The “In Another Life, But Not This One” Zone
This zone is reserved for that singular person in your life who always makes you wonder what could have existed had things been just a little different, had you made different choices. You suspect that somewhere in the multiverses there exists a version where you’re together and it’s beautiful. Maybe it’s the universe next to this one. But all you have here is the wisp of Something Else. This zone is the hardest of all to remain friends in, I think, because in a way it forces you to watch this other version of your life pass you by, receding on the horizon and disintegrating like a dream before you can catch it. It’s okay to be sad or bitter about this zone, but don’t let it rule you, or rob you of a healthy relationship with someone who is otherwise important to you.

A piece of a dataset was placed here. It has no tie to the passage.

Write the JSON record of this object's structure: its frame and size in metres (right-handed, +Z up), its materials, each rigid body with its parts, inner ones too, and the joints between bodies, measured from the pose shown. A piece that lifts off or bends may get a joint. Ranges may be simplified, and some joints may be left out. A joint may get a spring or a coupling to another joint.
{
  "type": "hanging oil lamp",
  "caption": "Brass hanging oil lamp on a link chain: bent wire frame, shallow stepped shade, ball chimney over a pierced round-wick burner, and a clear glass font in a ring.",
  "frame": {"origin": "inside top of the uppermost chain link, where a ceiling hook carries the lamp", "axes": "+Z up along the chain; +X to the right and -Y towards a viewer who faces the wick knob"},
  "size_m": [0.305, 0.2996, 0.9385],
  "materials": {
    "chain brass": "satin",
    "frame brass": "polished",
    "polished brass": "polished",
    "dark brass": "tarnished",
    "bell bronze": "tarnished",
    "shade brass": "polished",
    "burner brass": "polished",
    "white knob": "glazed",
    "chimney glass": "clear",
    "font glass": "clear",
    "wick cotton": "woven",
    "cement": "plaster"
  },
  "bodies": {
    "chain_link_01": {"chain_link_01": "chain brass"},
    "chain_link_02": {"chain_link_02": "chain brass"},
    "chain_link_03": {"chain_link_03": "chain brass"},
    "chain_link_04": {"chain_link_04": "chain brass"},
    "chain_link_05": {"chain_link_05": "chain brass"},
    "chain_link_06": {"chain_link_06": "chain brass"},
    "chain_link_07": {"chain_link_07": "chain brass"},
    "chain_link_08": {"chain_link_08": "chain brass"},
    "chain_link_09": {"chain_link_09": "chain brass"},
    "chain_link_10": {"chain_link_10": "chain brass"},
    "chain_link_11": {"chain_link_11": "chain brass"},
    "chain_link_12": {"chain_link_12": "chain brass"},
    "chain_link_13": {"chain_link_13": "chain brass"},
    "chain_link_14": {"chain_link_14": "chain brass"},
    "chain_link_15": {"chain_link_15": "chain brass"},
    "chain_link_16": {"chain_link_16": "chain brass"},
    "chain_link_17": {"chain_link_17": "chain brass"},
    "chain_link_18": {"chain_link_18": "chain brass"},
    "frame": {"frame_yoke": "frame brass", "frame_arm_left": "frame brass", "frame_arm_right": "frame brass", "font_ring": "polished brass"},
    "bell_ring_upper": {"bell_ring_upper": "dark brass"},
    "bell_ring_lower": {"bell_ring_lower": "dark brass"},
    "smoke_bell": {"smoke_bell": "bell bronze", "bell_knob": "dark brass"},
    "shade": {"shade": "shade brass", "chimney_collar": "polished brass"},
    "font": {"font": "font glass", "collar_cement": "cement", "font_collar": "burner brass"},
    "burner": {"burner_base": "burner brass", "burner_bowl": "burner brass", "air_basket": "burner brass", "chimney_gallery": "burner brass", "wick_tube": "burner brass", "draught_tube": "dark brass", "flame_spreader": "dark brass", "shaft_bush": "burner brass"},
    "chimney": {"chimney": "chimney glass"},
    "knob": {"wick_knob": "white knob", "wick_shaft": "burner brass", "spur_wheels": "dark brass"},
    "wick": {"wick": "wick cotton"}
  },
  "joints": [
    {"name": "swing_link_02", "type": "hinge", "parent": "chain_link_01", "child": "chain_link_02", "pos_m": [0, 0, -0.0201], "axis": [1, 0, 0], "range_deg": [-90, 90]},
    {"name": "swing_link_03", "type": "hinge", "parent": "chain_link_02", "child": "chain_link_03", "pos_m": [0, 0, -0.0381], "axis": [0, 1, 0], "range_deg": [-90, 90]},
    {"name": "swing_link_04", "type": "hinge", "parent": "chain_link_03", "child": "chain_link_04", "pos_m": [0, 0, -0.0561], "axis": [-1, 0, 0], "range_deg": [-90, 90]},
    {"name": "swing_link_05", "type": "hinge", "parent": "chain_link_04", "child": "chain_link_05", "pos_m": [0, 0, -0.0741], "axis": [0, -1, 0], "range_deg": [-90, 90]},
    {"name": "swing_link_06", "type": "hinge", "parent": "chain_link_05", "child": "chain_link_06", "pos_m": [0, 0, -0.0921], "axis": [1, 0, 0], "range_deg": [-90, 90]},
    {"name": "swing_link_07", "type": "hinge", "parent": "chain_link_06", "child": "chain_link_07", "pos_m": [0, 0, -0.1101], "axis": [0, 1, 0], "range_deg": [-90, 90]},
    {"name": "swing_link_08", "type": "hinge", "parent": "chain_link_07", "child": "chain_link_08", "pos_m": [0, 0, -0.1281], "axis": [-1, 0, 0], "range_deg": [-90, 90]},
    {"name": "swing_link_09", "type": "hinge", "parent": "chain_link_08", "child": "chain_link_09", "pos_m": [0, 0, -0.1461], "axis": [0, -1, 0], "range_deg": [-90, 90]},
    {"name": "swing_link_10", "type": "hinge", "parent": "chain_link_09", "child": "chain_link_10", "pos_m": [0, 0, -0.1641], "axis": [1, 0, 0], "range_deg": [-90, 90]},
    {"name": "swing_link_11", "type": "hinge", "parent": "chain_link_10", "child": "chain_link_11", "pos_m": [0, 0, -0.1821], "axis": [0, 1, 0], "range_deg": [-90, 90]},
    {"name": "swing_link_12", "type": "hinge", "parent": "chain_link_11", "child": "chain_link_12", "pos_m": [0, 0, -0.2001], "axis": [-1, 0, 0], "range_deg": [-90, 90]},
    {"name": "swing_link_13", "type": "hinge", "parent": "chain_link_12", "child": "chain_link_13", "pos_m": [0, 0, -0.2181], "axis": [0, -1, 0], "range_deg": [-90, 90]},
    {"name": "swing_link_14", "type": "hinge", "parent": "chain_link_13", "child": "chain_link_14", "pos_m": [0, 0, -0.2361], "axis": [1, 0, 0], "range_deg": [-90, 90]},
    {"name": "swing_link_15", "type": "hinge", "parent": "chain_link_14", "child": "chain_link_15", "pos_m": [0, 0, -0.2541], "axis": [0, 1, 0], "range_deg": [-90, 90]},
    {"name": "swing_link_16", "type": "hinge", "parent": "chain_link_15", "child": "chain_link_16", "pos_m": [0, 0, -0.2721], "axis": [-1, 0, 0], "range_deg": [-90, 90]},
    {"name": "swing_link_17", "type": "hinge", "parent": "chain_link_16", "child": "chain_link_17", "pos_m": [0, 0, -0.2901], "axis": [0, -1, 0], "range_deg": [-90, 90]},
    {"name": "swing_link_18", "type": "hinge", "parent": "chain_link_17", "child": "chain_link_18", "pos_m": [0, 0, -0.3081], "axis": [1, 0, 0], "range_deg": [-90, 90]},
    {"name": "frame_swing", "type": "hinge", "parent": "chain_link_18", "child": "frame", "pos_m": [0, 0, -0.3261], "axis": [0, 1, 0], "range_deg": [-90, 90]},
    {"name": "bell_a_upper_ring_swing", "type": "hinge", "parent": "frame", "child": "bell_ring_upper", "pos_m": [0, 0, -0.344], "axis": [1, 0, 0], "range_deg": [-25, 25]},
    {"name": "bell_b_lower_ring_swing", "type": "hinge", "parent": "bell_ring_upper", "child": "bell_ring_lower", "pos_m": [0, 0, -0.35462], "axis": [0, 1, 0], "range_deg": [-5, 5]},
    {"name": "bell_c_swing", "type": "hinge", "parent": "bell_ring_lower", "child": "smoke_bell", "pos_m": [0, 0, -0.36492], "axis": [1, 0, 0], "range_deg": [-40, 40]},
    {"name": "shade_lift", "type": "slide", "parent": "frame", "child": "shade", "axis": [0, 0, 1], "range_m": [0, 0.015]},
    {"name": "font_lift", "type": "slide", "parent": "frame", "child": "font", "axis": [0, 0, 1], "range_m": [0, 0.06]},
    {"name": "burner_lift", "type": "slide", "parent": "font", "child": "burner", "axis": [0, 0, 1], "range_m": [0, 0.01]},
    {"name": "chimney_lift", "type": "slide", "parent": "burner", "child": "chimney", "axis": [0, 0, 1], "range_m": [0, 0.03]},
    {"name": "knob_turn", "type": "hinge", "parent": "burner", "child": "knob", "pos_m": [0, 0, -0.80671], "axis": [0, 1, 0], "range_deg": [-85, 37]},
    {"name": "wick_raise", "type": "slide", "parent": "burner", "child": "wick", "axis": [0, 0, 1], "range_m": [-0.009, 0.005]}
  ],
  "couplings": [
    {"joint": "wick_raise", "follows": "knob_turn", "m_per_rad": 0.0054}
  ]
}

I’m going to get real on you for a second, so buckle up: sometimes we don’t get what we want. Sometimes, two people can be attracted to each other and, in spite of that, a relationship is still not feasible. Sometimes things like distance, differing career paths, and the classic bad timing can thwart a relationship that would otherwise happen.
Sometimes loving someone is not enough.

But as the coolest dude ever, Albus Dumbledore, once said: “It does not do to dwell on dreams and forget to live.”

You might disagree with me. You might still prefer to wallow in your self-serving hunch that the Friend Zone is a very real thing that sucks in very real ways, like all unrequited love does, and it’s perfectly within your right to do so. But if you truly think that you’ve been friend-zoned, and are “friends” with someone right now solely because you want to date them, then take two fucking huge steps back and think about exactly what it is you’re doing. In fact, ask yourself this question: if this person were to make it explicit that they did not want to become sexually or romantically involved with me, would I still want to be their friend?

If the answer is no, congratulations! You can’t possibly be in the friend zone, because you were never their friend in the first place.